Saturday, February 23, 2002

Prescription benefit pushed

U.S. Medicare administrator visits city

By Tim Bonfield
The Cincinnati Enquirer

        The nation's top Medicare administrator assured Tristate seniors Friday that the Bush administration is serious about launching a prescription drug benefit.

        But whether Congress will pass the president's 10-year, $190 billion proposal — or reach a compromise on any other proposal — remains a guessing game.

[photo] Rep. Steve Chabot (left) and Medicare administrator Tom Scully surprise Jean Harrison while she visits her mother, Irene Hartmann, 89, (right) at West Park.
(Glenn Hartong photo)
| ZOOM |
        “We are very, very committed to creating a drug benefit for Medicare,” said Tom Scully, administrator of the Centers for Medicare and Medicaid Services. “If it doesn't happen, the biggest reason it won't is political, sadly.”

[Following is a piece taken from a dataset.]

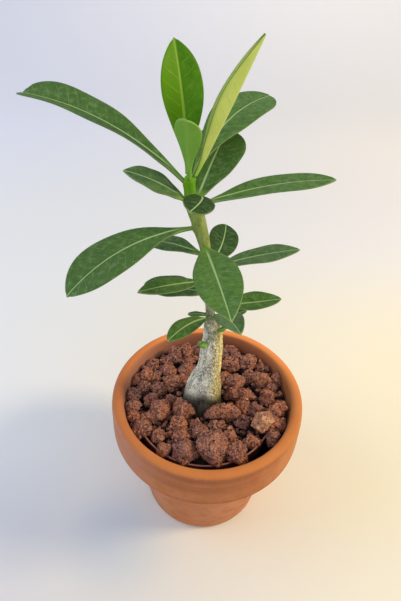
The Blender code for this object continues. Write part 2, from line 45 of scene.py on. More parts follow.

        During a Cincinnati visit Friday, Mr. Scully met with Republican Reps. Rob Portman and Steve Chabot, talked with health care executives at the Greater Cincinnati Health Council, toured Mercy Franciscan Hospital-Western Hills, and spoke with seniors at the West Park retirement community in Westwood.

        Mr. Scully's main point: The Medicare system is at least 20 years out-of-date and needs reforms that go well beyond adding a prescription drug benefit.

        Medicare is the federal health plan for seniors and the disabled. Nationally, as Baby Boomers begin retiring, Medicare spending is expected to rise from $254.8 billion this year to $428.6 billion by 2012, Mr. Scully said. In Ohio, Medicare spends nearly $7 billion a year for care in a system that covers 1.7 million residents.

        “Nobody would design a program like this today,” Mr. Scully said.

        The lack of coverage for Medicare prescription drugs, an awkward set of deductibles for hospital and doctor care, hard-to-justify geographical differences in payment rates, and a lack of ways to measure the cost-effectiveness of covered services are just some of the Medicare problems that need to be addressed, Mr. Scully said.

        However, seniors struggling with constantly rising medication bills want a lot less study and a lot more action.

        At the Clifton Senior Center, a government-subsidized residence for lower income seniors, residents told the Enquirer they spend large parts of their days searching for ways to obtain medications that Medicare won't cover but they can't afford.

        They share tips about which doctors give away free samples, and which drug makers offer discounts. They discuss mail-order deals, Internet offers, even whether it's worth taking trips to Canada or Mexico to get cheaper medications. Every day, seniors take partial doses or leave prescribed pills at the pharmacy for lack of money to pay the bill.

        The situation is an outrage to Audrey Buehler, a 73-year-old resident of the Clifton center.

        “We're the richest, most powerful country in the world. All the other civilized nations of the world take care of their senior citizens. Why can't we?” Mrs. Buehler said.

        So how much Medicare reform has a chance of passing in 2002? Mr. Portman and Mr. Chabot offered partly-cloudy, partly-sunny predictions.

        “There's no guarantee in life, but there is a bipartisan consensus that prescription drugs should be in Medicare. We're closer to agreement on that than we have been in years,” Mr. Portman said.

        The president's plan emphasizes a phased-in approach, starting with a prescription drug discount card and medication subsidies for the poorest seniors. That plan — or one close to it — has a good chance of passing in the Republican-dominated House, but faces tougher odds in the divided Senate, Mr. Portman said.

        Democrats, along with some senior groups, have contended that the Bush proposal doesn't go nearly far enough. Meanwhile, hospitals and other health service providers have worried they could be hurt if Medicare shifts funds into prescription drugs.

        Mr. Chabot said cost concerns will be the big stumbling block as Congress debates budget issues during the next six months, especially with the recession and the increased defense spending after Sept. 11.

        “Unfortunately, it's going to be a little tougher this year to actually implement a prescription drug benefit than we'd like to see,” Mr. Chabot said.